Perhaps her favorite piece of music was George Gershwin’s “Rhapsody in Blue,” and she often mused that she might have been his reincarnation as he passed away just a month before she was born.
It’s probably safe to say she was one of the world’s leading political junkies, consuming all manner of printed and electronic news on a daily basis, and always prepared with a considered opinion.
In her lifetime she traveled the length and breadth of the political spectrum. She recounted how her parents woke her up on election night in 1948 to play piano for an impromptu victory party for Republican presidential candidate Thomas Dewey (though he had actually lost to Harry Truman). In later years Gaye’s Democratic friends were scandalized to see the picture of her holding her newborn son next to a Goldwater for president sign in their Houston front yard in 1964; she went on to work on George H.W. Bush’s early Congressional campaigns in Texas in the late 1960s.
Her politics took an about face in the 1970s, and she became an outspoken Democrat, and a frequent caller to Congressional offices in Washington D.C. She was probably one of the few people on Block Island with a “Run, Jesse, Run” bumper sticker in support of Jesse Jackson’s 1984 presidential bid. In her eyes, Bill Clinton could do no wrong, and she grumbled that when Clinton visited Block Island in 1997, all her Republican friends flocked to see him, while she never got close.
While on the island, she was active with the writer’s group during the winter months. She also worked at the Ragged Sailor art gallery, the Book Nook, and Essentials in the National Hotel. Apart from breathing, her other constant activity was solving crossword puzzles. This most recent Christmas, when offered the gift of a New York Times subscription, she insisted it only be for the weekend editions, since the weekday puzzles were too easy to solve.

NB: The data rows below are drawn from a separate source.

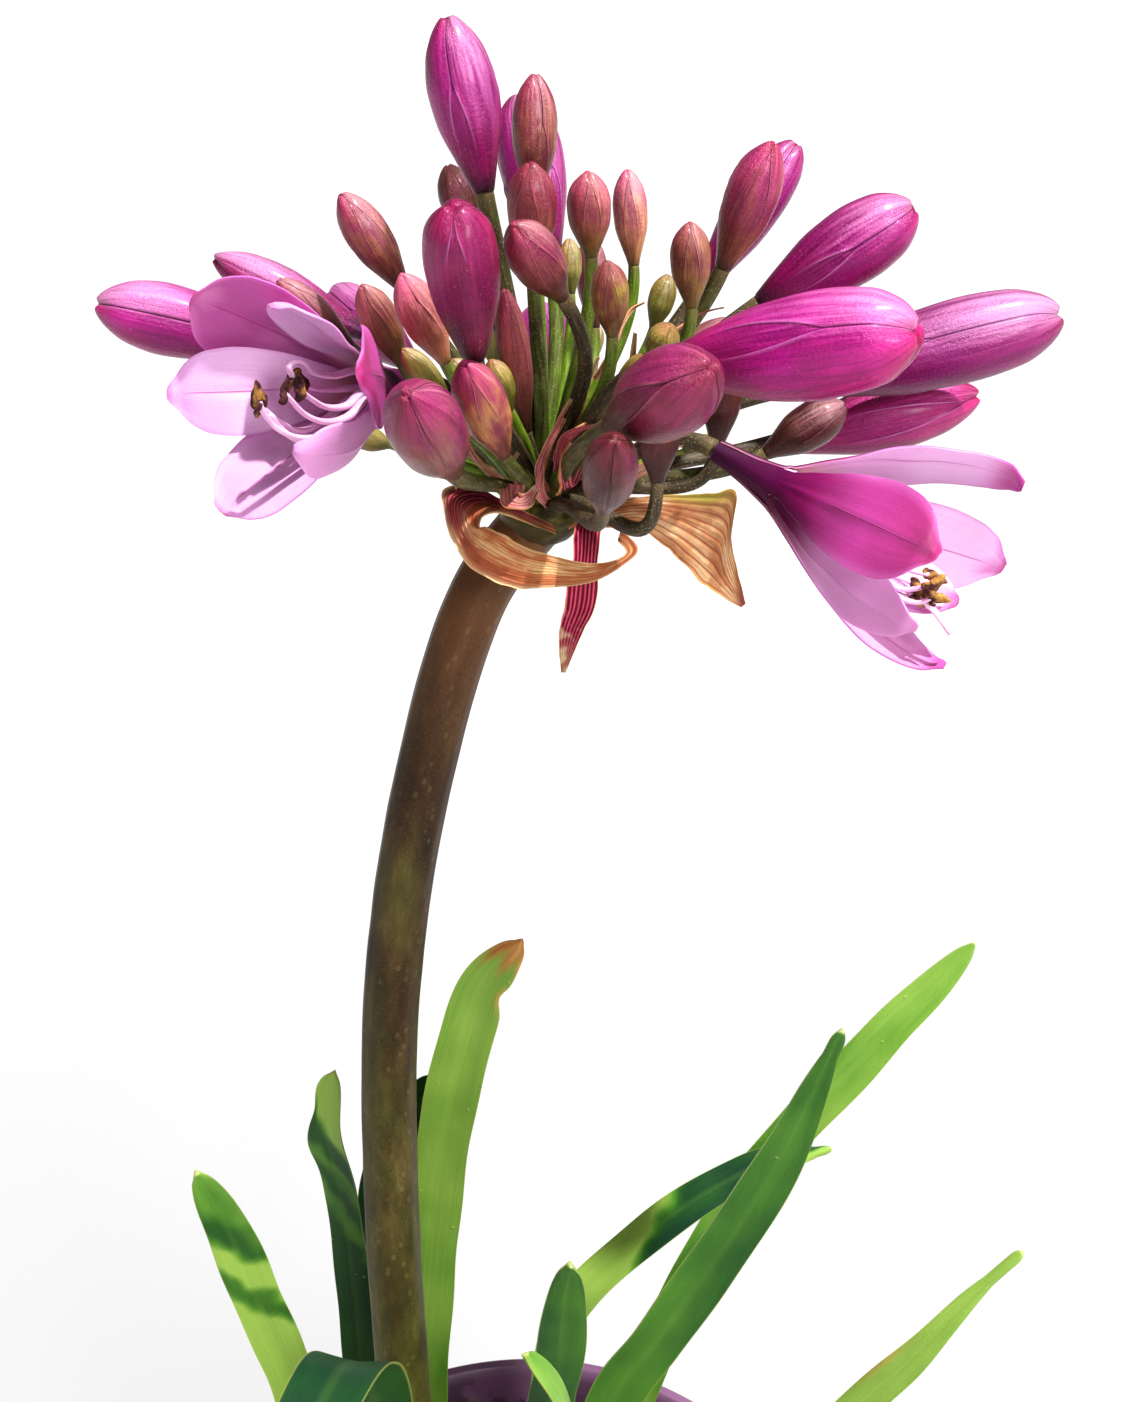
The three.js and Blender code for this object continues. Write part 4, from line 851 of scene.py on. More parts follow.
def bud_paint(name, body, golden, seam_colour, lip_colour, foot_colour, gloss, lip_share,
              low_blush=0.0, shine=WAXY):
    """Skin of a closed bud: colour runs along it, the petals' edges are pale lines over dark seams, the
    side turned from the sun has painted shade, and a painted highlight lies on the side facing between the
    sun and the front.
    """
    paint = Paint(name, Roughness=gloss, Subsurface_Weight=0.1, Subsurface_Radius=(0.9, 0.3, 0.5),
                  Subsurface_Scale=0.0012, Specular_IOR_Level=0.7, Specular_Tint=shine, Coat_Weight=0.22,
                  Coat_Roughness=0.24)
    streak = paint.streaks(60, 3.0, detail=4.0, roughness=0.62)
    cloud = paint.streaks(5, 2.4, detail=2.0)
    patch = paint.streaks(7, 2.6, detail=3.0)
    edge = paint.value("edge")
    opened = paint.value("opened")
    down = paint.value("down")
    colour = paint.ramp(paint.v + (cloud - 0.5) * 0.3, body)
    blush = paint.value("blush") + (cloud - 0.5) * 0.9
    blush = paint.math("MAXIMUM", blush, 0.0) * paint.span(paint.v, 0.1, 0.7, low_blush, 1.0)
    colour = paint.mix(paint.math("MINIMUM", blush, 1.0), colour, paint.ramp(paint.v, MAGENTA))
    spots = paint.span(patch, 0.36, 0.68) * paint.span(paint.v, 0.98, 0.65)
    colour = paint.mix(paint.value("gold") * spots * 0.85, colour, golden)
    light = paint.span(streak, 0.3, 0.72, 0.7, 1.32) * paint.span(patch, 0.32, 0.68, 0.8, 1.2)
    colour = paint.shaded(colour, light, 0.85)
    # Partly the bud's own tone and partly painted light and shade: each bud's skin is made lighter or
    # darker on its own.
    colour = paint.shaded(colour, paint.value("light"), 1.0)
    # Painted shade: the side of the bud turned away from the sun is darkened towards maroon.
    sunny = paint.value("sunny") + (cloud - 0.5) * 0.5
    colour = paint.mix(paint.span(sunny, 0.6, 0.08, 0.0, 0.9), colour, (0.56, 0.26, 0.28, 1.0), "MULTIPLY")
    # Painted highlight: a pale, streaked patch on the side that faces between the sun and the front.
    bloomy = paint.value("bloomy") + (streak - 0.5) * 0.4
    bloom = paint.span(bloomy, 0.76, 1.1) * paint.span(paint.v, 0.2, 0.75)
    colour = paint.mix(bloom * 0.7, colour, paler(lip_colour, 0.25))
    colour = paint.mix(paint.span(paint.v, 0.14, 0.0, 0.0, 0.9), colour, foot_colour)
    inside = paint.span(edge, 0.02, -0.1) * opened
    colour = paint.mix(inside * 0.12, colour, seam_colour)
    fades = paint.span(down, 0.85, 0.3) * paint.span(paint.v, 1.0, 0.9, 0.2, 1.0)
    lips = paint.span(edge, -0.005, 0.022) * paint.span(edge, 0.1, 0.03)
    lips = lips * (fades * (0.3 + opened * 0.7))
    colour = paint.mix(lips * lip_share, colour, lip_colour)
    gap = paint.span(abs(edge), 0.028, 0.006)
    gap = gap * (1.0 + opened * (fades * 0.35 - 1.0))
    colour = paint.mix(gap * 0.6, colour, seam_colour)
    dots = paint.specks(900.0, 0.13) * paint.span(paint.noise(190.0), 0.48, 0.6)
    colour = paint.mix(dots * 0.6, colour, lip_colour)
    wrinkle = paint.streaks(150, 46.0, detail=3.0, roughness=0.7)
    fine = paint.noise(1800.0, detail=3.0, roughness=0.7)
    height = streak * 0.5 + (wrinkle * 0.7 + fine * 1.1) + (lips - gap) * 1.2
    normal = paint.bump(height, 0.00022, 0.8)
    return paint.finish(colour, normal, paint.span(streak, 0.2, 0.8, gloss - 0.08, gloss + 0.07))


def stalk_paint():
    """Bud stalks: from olive-brown to bright green, tan under ripe buds, with fine pale speckles."""
    paint = Paint("stalk_skin", Roughness=0.46, Subsurface_Weight=0.06, Subsurface_Scale=0.001,
                  Specular_IOR_Level=0.22)
    streak = paint.streaks(16, 9.0, detail=4.0)
    dark = paint.ramp(streak, [(0.25, 0x2e261e), (0.6, 0x584c3a), (0.85, 0x84765e)])
    green = paint.ramp(streak, [(0.25, 0x465a14), (0.6, 0x769228), (0.85, 0xaab654)])
    greenness = paint.value("green") + (paint.noise(260.0) - 0.5) * 0.5
    colour = paint.mix(paint.span(greenness, 0.15, 0.85), dark, green)
    colour = paint.mix(paint.value("collar") * 0.6, colour, 0x7a6848)
    dots = paint.specks(1800.0, 0.28)
    colour = paint.mix(dots * 0.5, colour, 0xb0a682)
    height = streak * 0.6 + dots * 0.4
    return paint.finish(colour, paint.bump(height, 0.0002, 0.8))


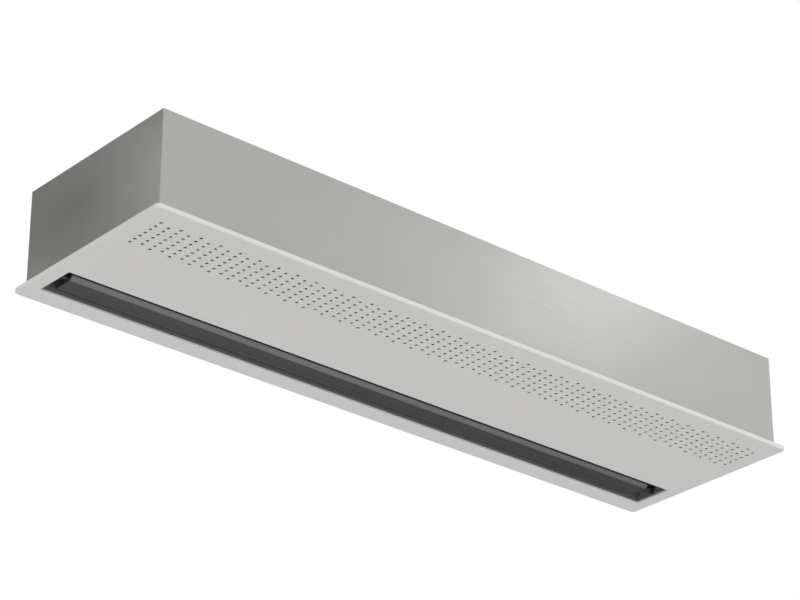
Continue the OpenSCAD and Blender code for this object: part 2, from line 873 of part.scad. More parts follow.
// A lead from the duct to each motor: across under the top, down, and into the stator
module motor_leads() color("black") {
  r = lead_d / 2;
  run_z = inner_top - duct_h / 2;
  for (number = [1 : fan_count])
    translate([fan_x(number) + scroll_l / 2, 0, 0]) {
      translate([lead_stand, duct_y + duct_w / 2, run_z])
        rotate([-90, 0, 0])
          cylinder(r = r, h = fan_y - duct_y - duct_w / 2, $fn = small_fn);
      translate([lead_stand, fan_y, fan_z])
        cylinder(r = r, h = run_z - fan_z, $fn = small_fn);
      translate([lead_stand, fan_y, run_z]) sphere(r = r, $fn = small_fn);
      translate([lead_stand, fan_y, fan_z]) sphere(r = r, $fn = small_fn);
      translate([0, fan_y, fan_z])
        rod_x(spider_stand + spider_t, lead_stand - spider_stand - spider_t, r, small_fn);
    }
}

top_plate();
intake_side_panel();
discharge_side_panel();
end_plate_left();
end_plate_right();
hanger_plates();
cable_grommets();
fascia_panel();
fascia_gasket();
fascia_studs();
stud_clips();
nozzle_channel();
nozzle_far_wall();
nozzle_end_left();
nozzle_end_right();
discharge_vane();
vane_end_caps();
vane_pins();
vane_lock_nuts();
vane_bushes();
scroll_housing(1);  // scroll_housing_1
scroll_housing(2);  // scroll_housing_2
scroll_housing(3);  // scroll_housing_3
scroll_housing(4);  // scroll_housing_4
inlet_rings(1);  // inlet_rings_1
inlet_rings(2);  // inlet_rings_2
inlet_rings(3);  // inlet_rings_3
inlet_rings(4);  // inlet_rings_4
impeller(1);  // impeller_1
impeller(2);  // impeller_2
impeller(3);  // impeller_3
impeller(4);  // impeller_4
motor_rotor(1);  // motor_rotor_1
motor_rotor(2);  // motor_rotor_2
motor_rotor(3);  // motor_rotor_3
motor_rotor(4);  // motor_rotor_4
motor_stator(1);  // motor_stator_1
motor_stator(2);  // motor_stator_2
motor_stator(3);  // motor_stator_3
motor_stator(4);  // motor_stator_4
motor_spider(1);  // motor_spider_1
motor_spider(2);  // motor_spider_2
motor_spider(3);  // motor_spider_3
motor_spider(4);  // motor_spider_4
control_box();
control_box_lid();
circuit_board();
capacitors();
terminal_block();
cable_duct();
motor_leads();
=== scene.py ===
"""Looks of a ceiling-recessed air curtain: materials, folded edges, small fasteners, light, camera.

Metres, in the part's own frame: origin at the middle of the fascia's underside, +X along the
length, +Y from the intake side to the discharge slot, +Z up into the ceiling.
"""

import json
import math

import bmesh
import bpy
from mathutils import Matrix, Vector
from mathutils.geometry import delaunay_2d_cdt


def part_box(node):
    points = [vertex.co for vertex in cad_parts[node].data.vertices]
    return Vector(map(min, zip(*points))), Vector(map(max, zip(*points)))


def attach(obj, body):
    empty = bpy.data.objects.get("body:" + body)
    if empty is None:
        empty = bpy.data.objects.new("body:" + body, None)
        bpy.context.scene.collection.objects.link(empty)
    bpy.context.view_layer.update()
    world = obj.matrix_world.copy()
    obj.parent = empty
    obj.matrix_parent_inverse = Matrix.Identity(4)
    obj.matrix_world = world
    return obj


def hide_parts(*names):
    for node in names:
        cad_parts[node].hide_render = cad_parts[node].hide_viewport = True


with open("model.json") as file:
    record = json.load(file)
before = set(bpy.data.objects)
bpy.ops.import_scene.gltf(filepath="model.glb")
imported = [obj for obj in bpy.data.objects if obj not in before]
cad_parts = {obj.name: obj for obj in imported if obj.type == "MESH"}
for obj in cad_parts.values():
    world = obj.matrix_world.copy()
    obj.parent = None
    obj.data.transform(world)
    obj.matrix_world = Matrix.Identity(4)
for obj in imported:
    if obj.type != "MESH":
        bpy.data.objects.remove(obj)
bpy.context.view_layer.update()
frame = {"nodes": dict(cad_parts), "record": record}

MM = 0.001
FAN_NUMBERS = (1, 2, 3, 4)

# Camera, fitted to the photograph's edges
CAMERA_AT = (-3.1486, -3.5679, -2.2360)
CAMERA_YAW = 40.956
CAMERA_PITCH = 26.683
CAMERA_ROLL = -0.02
LENS_MM = 130.16
SENSOR_MM = 36.0
CAMERA_REACH = 100.0

# Edges of folded and cut sheet
FOLD_R = 2.0 * MM
CUT_EDGE_R = 0.35 * MM
WELD_DISTANCE = 0.002 * MM
FILL_DISTANCE = 1e-7
SMOOTH_ANGLE = math.radians(32)
FLAT_ANGLE = math.radians(0.4)
FLAT_FACE_WEIGHT = 90
LONG_EDGE = 20.0 * MM
FULL_LENGTH_EDGE = 500.0 * MM

# Fascia
FASCIA_T = 1.5 * MM
FASCIA_CORNER_R = 9.0 * MM
SLOT_LOW = (-722.0 * MM, 80.5 * MM)
SLOT_HIGH = (722.0 * MM, 167.5 * MM)
SLOT_CORNER_R = 0.8 * MM
SLOT_RETURN_H = 5.0 * MM
HOLE_D = 6.5 * MM
HOLE_PITCH = (20.6 * MM, 14.4 * MM)
HOLE_FIELD_W = 93.5 * MM
HOLE_NEAR_MARGIN = 40.5 * MM
HOLE_END_MARGIN = 35.5 * MM
HOLE_EDGE_R = 0.25 * MM
HOLE_SIDES = 20
CORNER_STEPS = 8
FOLD_STEPS = 4
EDGE_STEPS = 2

# Small fasteners
SCREW_SIDES = 24
SUNK = 0.1 * MM
RIVET_R = 4.0 * MM
RIVET_H = 1.4 * MM
RIVET_INSET = 8.0 * MM
HANGER_L = 60.0 * MM
HANGER_W = 40.0 * MM
SCREW_R = 3.6 * MM
SCREW_H = 2.0 * MM
LID_SCREW_INSET = 8.0 * MM
SMALL_SCREW_R = 2.6 * MM
SMALL_SCREW_H = 1.8 * MM
SPIDER_ARMS = 3
SPIDER_ARM_ANGLE = 90
SPIDER_T = 2.5 * MM
SPIDER_FOOT_R = 52.05 * MM
HUB_SCREWS = 4
HUB_SCREW_ANGLE = 45
HUB_SCREW_R = 14.0 * MM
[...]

She and Steve left the island in 1999, and moved to nearby Narragansett. Still she remained at the epicenter of island news and gossip, staying in frequent touch with longtime friends Marceline Mazzur, Mitzi Berlin, Edie Littlefield Blane and Jean Napier. Gaye was renowned for being a collector and conveyor of local news and information. One of her most frequently uttered lines was, “don’t quote me, but…”
And, indeed, perhaps one of the hardest aspects of her passing was not to be able to call her to give her the news.
Gaye struggled in her final years, never quite recovering from a broken hip and a series of osteoporosis-related ailments. Steve, however, doted on her and made sure she had her papers and daily poached egg; he was her loving husband until the end. Also, the arrival of her granddaughter Annie in 2009 brought great joy to her life.
She is survived by Steve Mitchell of Narragansett, R.I.; sons Peter Voskamp of Takoma Park, Md; John Voskamp of Austin, Texas, and their wives Rachel Healy and Apryl Sullivan; her granddaughter Annie Voskamp, and her brother John Lenker, and his wife Carol, of New Braunfels, Texas.